Painting Minis: Citadel Paints and More
Painting miniatures is one of the most relaxing parts of the hobby, which we will cover in more detail in some other articles on Boar Gamer. Keep in mind that nowadays you have many options to choose from when it comes to paints, sprays, brushes, and other materials that you’ll be using to add color to your minis.
Closing Thoughts: Just Paint and Play Games
In conclusion, diving into the captivating world of Warhammer 40k is an exhilarating journey encompassing learning battle strategy, showing your artistic creativity, and getting familiar with a wealth of immersive lore. You’ll rarely find yourself with nothing to do, which makes Warhammer 40k a very rewarding hobby.
Just remember, when choosing your army, consider the aesthetics, gameplay style, and faction lore that resonate with you the most. So, grab your tape measure, roll those dice, and embark on an epic adventure into the grim darkness of the 41st millennium!
Warhammer 40k may seem daunting to newcomers, but getting into the hobby is not necessarily difficult. While it involves various aspects such as tabletop gaming, painting miniatures, and exploring the extensive lore, the process can be approached step by step. Find miniatures that you like, familiarize yourself with their background, buy a combat patrol box, and continue from there.
Warhammer 40k offers a range of entry points and resources that make it beginner-friendly. The game provides starter sets and combat patrol boxes, which offer pre-selected units and simplified rules for new players. This allows beginners to quickly assemble a playable army and engage in their first games.

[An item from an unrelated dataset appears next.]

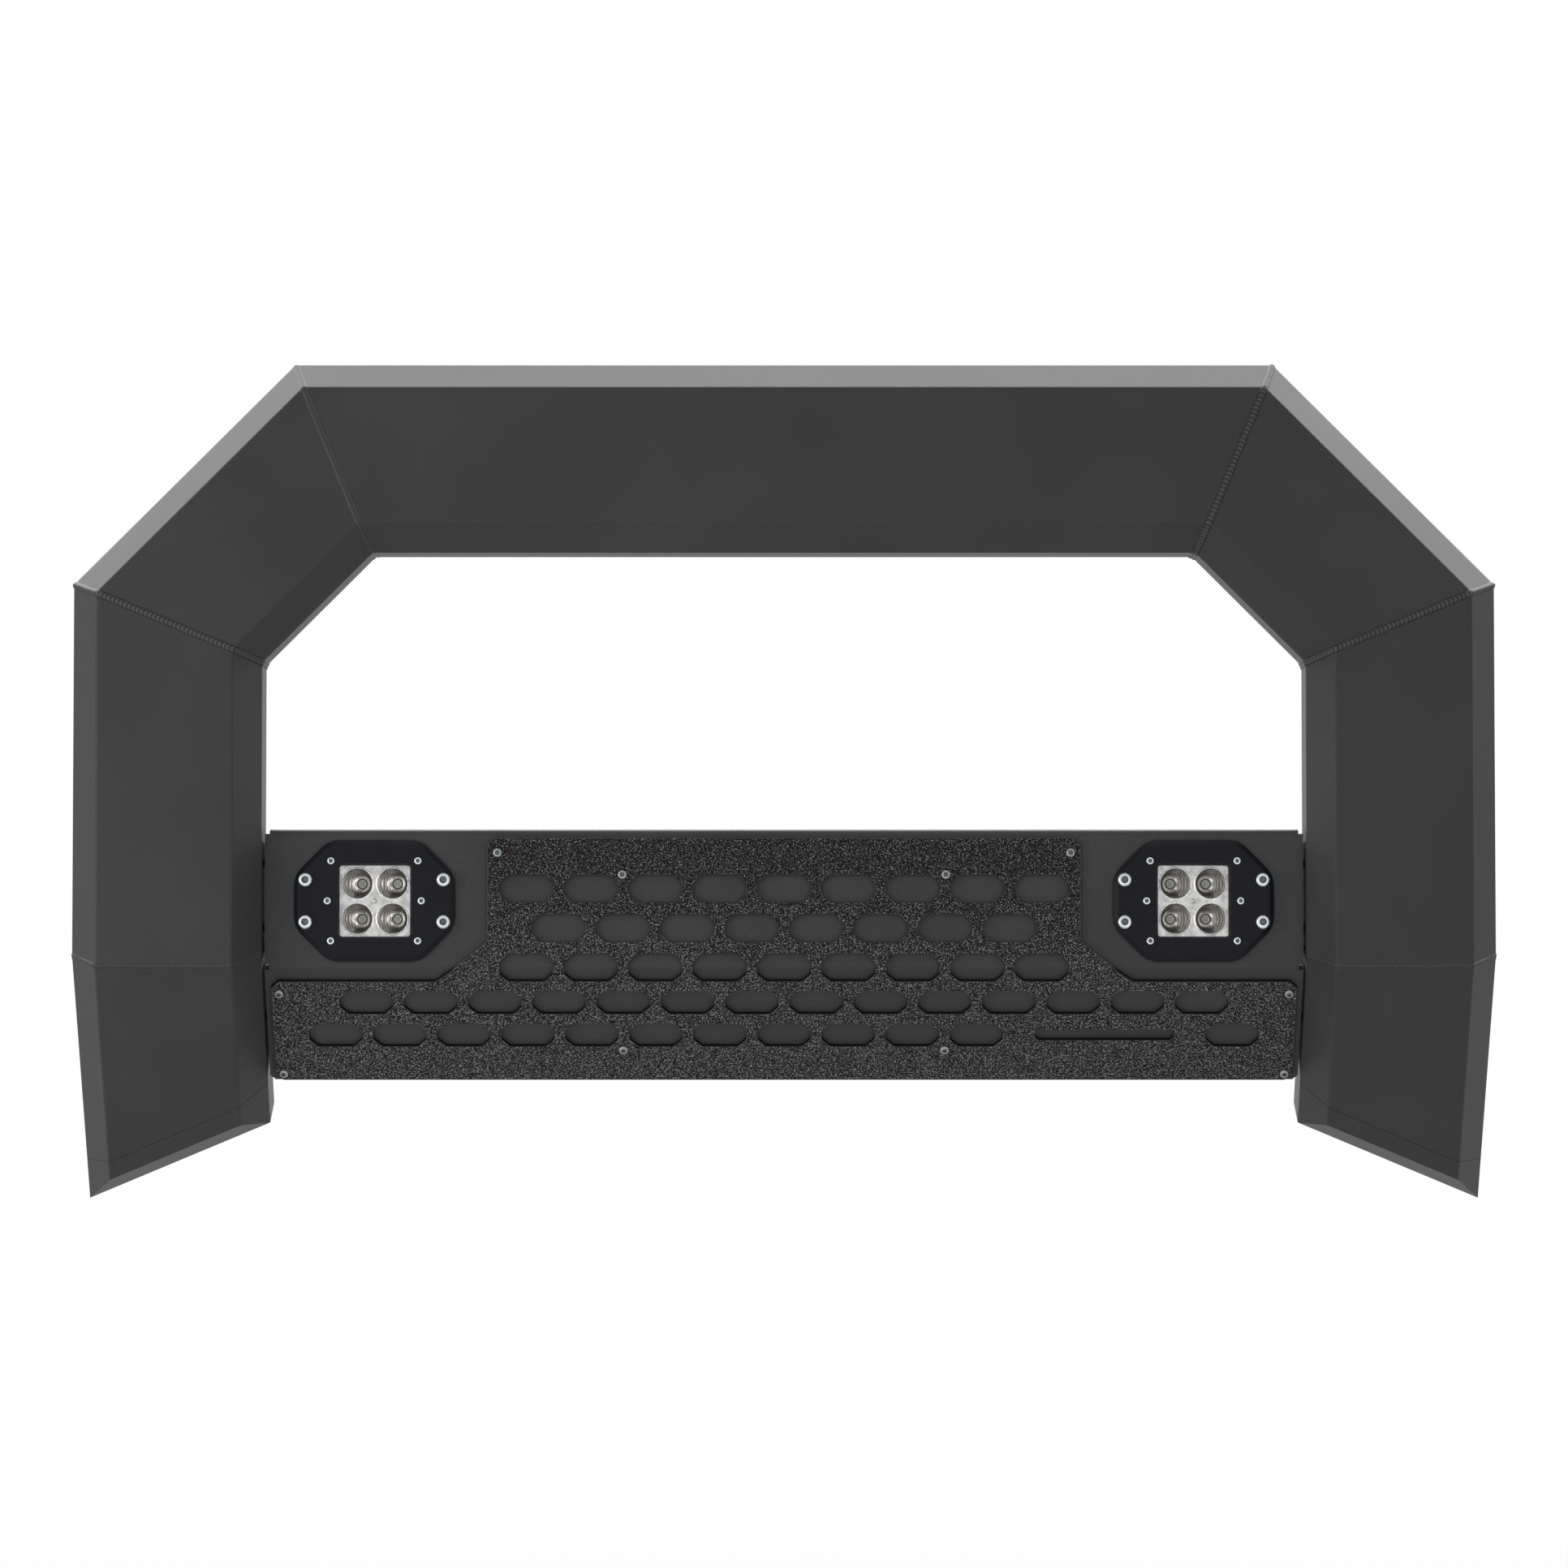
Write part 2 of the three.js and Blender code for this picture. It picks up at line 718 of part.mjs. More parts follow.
function housing() {
  const body = slab(rounded(rectangle(housingSize, housingSize), 5), -housingBack, housingFront);
  const cavity = slab(rounded(rectangle(housingCavity, housingCavity), 3), -housingFloor, 1);
  const finSpan = housingSize - 2 * finMargin;
  const finPitch = (finSpan - finThickness) / (finCount - 1);
  const fins = Array.from({ length: finCount }, (_, i) => {
    const x = (i - (finCount - 1) / 2) * finPitch;
    return slab(outline(rectangle(finThickness, finSpan, x)), -housingBack - finReach, 1 - housingBack);
  });
  return geometryOf(cut(join([body, ...fins]), [cavity]));
}

// A cable gland below the housing, with its open mouth pointing down.
function cableGland() {
  const base = -housingSize / 2 - gap;
  const collar = rod(gland.collar, 0, gland.collarLength, 0, 0, 6);
  const nut = turned([
    [0, gland.collarLength / 2],
    [gland.nut, gland.collarLength / 2],
    [gland.nut, gland.length - gland.taper],
    [gland.mouth, gland.length],
    [0, gland.length],
  ]);
  const bore = rod(gland.bore, gland.boreFloor, gland.length + 1, 0, 0, holeSides);
  const body = geometryOf(cut(join([collar, nut]), [bore]));
  return body.rotateX(Math.PI / 2).translate(0, base, -(housingFloor + housingBack) / 2);
}

// ---------- fasteners, along local z with the head's underside at z = 0 ----------
function buttonScrew(size) {
  const dome = [0, 0.45, 0.8].map((turn) => {
    const angle = (turn * Math.PI) / 2;
    return [size.head * (0.35 + 0.65 * Math.cos(angle)), size.height * (0.25 + 0.75 * Math.sin(angle))];
  });
  const profile = [[0, -size.length], [size.thread, -size.length], [size.thread, 0], [size.head, 0], ...dome];
  profile.push([0, size.height]);
  const socket = rod(size.key / Math.sqrt(3), size.height * 0.4, size.height + 1, 0, 0, 6);
  return geometryOf(cut(turned(profile, screwSides), [socket]));
}

function flangedBolt() {
  const shank = turned(
    [
      [0, -flangeBolt.length],
      [flangeBolt.thread, -flangeBolt.length],
      [flangeBolt.thread, 0],
      [flangeBolt.head, 0],
      [flangeBolt.head, flangeBolt.height * 0.6],
      [flangeBolt.head * 0.8, flangeBolt.height],
      [0, flangeBolt.height],
    ],
    screwSides,
  );
  const hex = rod(flangeBolt.hex / Math.sqrt(3), 1, flangeBolt.hexHeight, 0, 0, 6);
  return join([shank, hex]);
}

// ---------- assembly ----------
function sheetAxes(turn) {
  const axes = new THREE.Group();
  axes.position.set(0, panelDepth, bendHeight);
  axes.rotation.x = Math.PI / 2 + turn;
  return axes;
}

function lightAssembly(side) {
  const light = new THREE.Group();
  light.position.set(lightAcross, lightUp, 0);
  light.add(meshOf(`${side}_light_bezel`, bezel(), bezelCoat));
  light.add(meshOf(`${side}_light_lens`, lens(), clearLens));
  light.add(meshOf(`${side}_lens_gasket`, lensGasket(), blackRubber));
  light.add(meshOf(`${side}_reflector`, reflector(), mirrorFinish));
  light.add(meshOf(`${side}_led_board`, ledBoard(), boardWhite));
  light.add(meshOf(`${side}_light_housing`, housing(), castAluminium));
  light.add(meshOf(`${side}_cable_gland`, cableGland(), blackNylon));
  lightScrewPlaces().forEach(([x, y], i) => {
    const screw = meshOf(`${side}_light_screw_${i + 1}`, buttonScrew(lightScrew), bareSteel);
    screw.position.set(x, y, bezelFront + gap);
    light.add(screw);
  });
  return light;
}

function coverScrewSet(side, upper, lower) {
  coverScrews.forEach(([x, along], i) => {
    const screw = meshOf(`${side}_cover_screw_${i + 1}`, buttonScrew(coverScrew), bareSteel);
    screw.position.set(x, along, coverFront + gap);
    (along > 0 ? upper : lower).add(screw);
  });
}

function flangeBoltSet(side, upper, lower) {
  const head = panelHalf - sheet - gap;
  const places = flangeBolts.upperUp.map((up) => [upper, up, flangeBolts.upperBack]);
  places.push([lower, -flangeBolts.lowerDown, flangeBolts.lowerBack]);
  places.forEach(([axes, up, back], i) => {
    const bolt = meshOf(`${side}_flange_bolt_${i + 1}`, flangedBolt(), bareSteel);
    bolt.rotation.y = -Math.PI / 2;
    bolt.position.set(head, up, -back);
    axes.add(bolt);
  });
}

// One side of the bar. The left side is the right side mirrored.
function barSide(side, mirror) {
  const half = new THREE.Group();
  half.scale.x = mirror;
  half.add(meshOf(`${side}_corner_tube`, cornerTube(), powderCoat));
  half.add(meshOf(`${side}_upright_tube`, uprightTube(), powderCoat));
  half.add(meshOf(`${side}_lower_leg_tube`, lowerLegTube(), powderCoat));
  half.add(meshOf(`${side}_end_cap`, endCap(), powderCoat));
  half.add(meshOf(`${side}_top_weld`, mitreWeld(topCorner, 3 * mitreAngle), powderCoat));
  half.add(meshOf(`${side}_shoulder_weld`, mitreWeld(shoulder, mitreAngle), powderCoat));
  half.add(meshOf(`${side}_knee_weld`, kneeWeld(), powderCoat));
  half.add(meshOf(`${side}_mounting_plate`, mountingPlate(), powderCoat));
  const upper = sheetAxes(0);
  const lower = sheetAxes(kneeAngle);
  upper.add(lightAssembly(side));
  coverScrewSet(side, upper, lower);
  flangeBoltSet(side, upper, lower);
  half.add(upper, lower);
  return half;
}

const bar = new THREE.Group();
bar.add(meshOf("top_tube", topTube(), powderCoat));
bar.add(barSide("left", -1), barSide("right", 1));
const sheets = sheetAxes(0);
sheets.add(meshOf("light_panel", lightPanel(), panelCoat));
sheets.add(meshOf("cover_plate", coverPlate(), textureCoat));
bar.add(sheets);

// The part's origin lies on the centreline, midway between the two mounting plates' hole patterns.
bar.position.set(0, -mountHoleDepth, -mountHoleHeight);

const group = new THREE.Group();
group.add(bar);

export default group;
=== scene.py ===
"""Looks of a front bull bar: welded eight-sided tube, a bent light panel, a slotted cover plate with a
speckled coat, two flush work lights and their fasteners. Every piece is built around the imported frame."""
import json
import math

import bmesh
import bpy
from mathutils import Matrix, Vector
from mathutils.geometry import delaunay_2d_cdt

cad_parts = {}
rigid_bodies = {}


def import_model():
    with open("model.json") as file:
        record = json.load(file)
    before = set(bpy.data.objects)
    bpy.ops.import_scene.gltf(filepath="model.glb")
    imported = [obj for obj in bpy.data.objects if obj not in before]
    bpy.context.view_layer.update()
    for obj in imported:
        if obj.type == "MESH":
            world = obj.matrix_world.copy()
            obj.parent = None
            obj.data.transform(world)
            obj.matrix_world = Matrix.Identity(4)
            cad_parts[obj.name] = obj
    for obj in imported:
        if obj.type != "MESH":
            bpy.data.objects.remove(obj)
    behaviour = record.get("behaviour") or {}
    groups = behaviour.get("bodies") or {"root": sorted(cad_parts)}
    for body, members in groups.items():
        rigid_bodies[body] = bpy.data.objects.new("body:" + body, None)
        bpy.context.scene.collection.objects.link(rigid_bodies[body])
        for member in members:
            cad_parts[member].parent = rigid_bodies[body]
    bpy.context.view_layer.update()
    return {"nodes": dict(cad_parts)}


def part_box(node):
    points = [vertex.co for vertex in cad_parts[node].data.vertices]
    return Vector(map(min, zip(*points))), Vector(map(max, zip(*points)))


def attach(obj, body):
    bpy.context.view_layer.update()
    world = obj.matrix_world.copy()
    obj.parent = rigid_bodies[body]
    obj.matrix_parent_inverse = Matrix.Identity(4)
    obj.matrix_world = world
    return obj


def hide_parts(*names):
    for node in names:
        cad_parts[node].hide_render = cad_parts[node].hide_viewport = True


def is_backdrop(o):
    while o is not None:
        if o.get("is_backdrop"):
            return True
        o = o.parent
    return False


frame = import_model()

MM = 0.001

# ---------- sizes in millimetres ----------
# Tube section: the chamfers, the wall, and the press-brake radius of the long edges
CHAMFER_WIDTH = 20
CHAMFER_DEPTH = 27
TUBE_WALL = 3.2
TUBE_RADIUS = 3.2
CORNER_CUT = 164.4  # of the arch's corners, across and down alike
MITRE_ANGLE = math.pi / 8
KNEE_ANGLE = math.radians(35)
JOINT_TRIM = 2.5  # from a joint's plane to each tube's end, filled by the bead
LEG_LENGTH = 230

# Pointed end caps, in millimetres along the leg per millimetre across or in depth
CAP_SLOPE_ACROSS = 0.5
CAP_BEVEL_SLOPE = 0.98
CAP_END_SLOPE = 0.2
CAP_SEAM_SLOPE = 0.22
CAP_RIM = 16.5
CAP_SEAM = 0.15  # half the open seam above the cap

# Weld beads
BEAD_HALF = 2.75
BEAD_CROWN = 1.2
BEAD_ROOT = 2.4  # how far it reaches in below the tube's faces
BEAD_STEP = 0.55  # between its rings
RIPPLE_PITCH = 3.3
RIPPLE = 0.22
FILLET_LEG = 4.2

# Sheet metal, from the bend line along the sheet, and out from the panel's front face
SHEET = 3
BEND_RADIUS = 7
PANEL_TOP = 102.7
COVER_BACK = 0.3
COVER_TOP = 96.5
COVER_BOTTOM = -100.5
COVER_NECK = (221.5, 19)
COVER_SHOULDER = (260, -11)
COVER_HALF = 383
COVER_CLIP = 6
COVER_RADIUS = 3
SLOT = (39.6, 20.4)
SLOT_CLIP = 6.5
SLOT_RADIUS = 3
SLOT_PITCH = 48
SLOT_ROW_PITCH = 29.4
MIDDLE_ROW = -0.6
LONG_SLOT = (104, 9)
LONG_SLOT_CLIP = 3
PLAIN_RIM = 0.9  # of the cover's front, without texture
BEND_LINES = 6  # strips that the bend is folded in

# Work lights, in the panel's axes at the light's centre
BEZEL = (120, 90.6)
BEZEL_CLIP = 26
BEZEL_RADIUS = 20
BEZEL_BACK = 0.3
BEZEL_FRONT = 4.8
BEZEL_BEVEL = (3.6, 2.6)
WINDOW = (55, 55.5)
WINDOW_RADIUS = 3
LENS = 59.4
LENS_POCKET = (2.5, 3.0)
LENS_FACES = (0.2, 2.6)
GASKET = 64
GASKET_WINDOW = (52.6, 53)
GASKET_FACES = (-1.15, -0.15)
REFLECTOR = 56
REFLECTOR_FACES = (-14.5, -2.0)
CUP_PITCH = 26.3
CUP_MOUTH = 11.3
CUP_THROAT = 4.3
CUP_SHIFT = 3  # of the throat towards the bar's centreline
FLUTE_PITCH = 1.9
FLUTE = 0.1
LED_RING = (4.0, 2.95, 0.8)
LED_CHIP = (4.0, 0.6)
LIGHT_SCREWS = (51.4, 15.7)
QUARTERS = [(1, 1), (1, -1), (-1, 1), (-1, -1)]
BEZEL_SCREWS = [(32.4, 29.8), (35, 0), (32.4, -29.8), (-32.4, -29.8), (-35, 0), (-32.4, 29.8)]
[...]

The cost of getting into Warhammer 40k can vary significantly. The main expenses include purchasing the rulebooks, miniatures, paints, brushes, and hobby tools.
The core rulebook is essential but Games Workshop will have Warhammer 40,000 rules free for download on its website. Miniatures are the main component of the game and their cost depends on the army you choose and the size of the force you want to build. Starter sets and combat patrol boxes offer cost-effective options for beginners.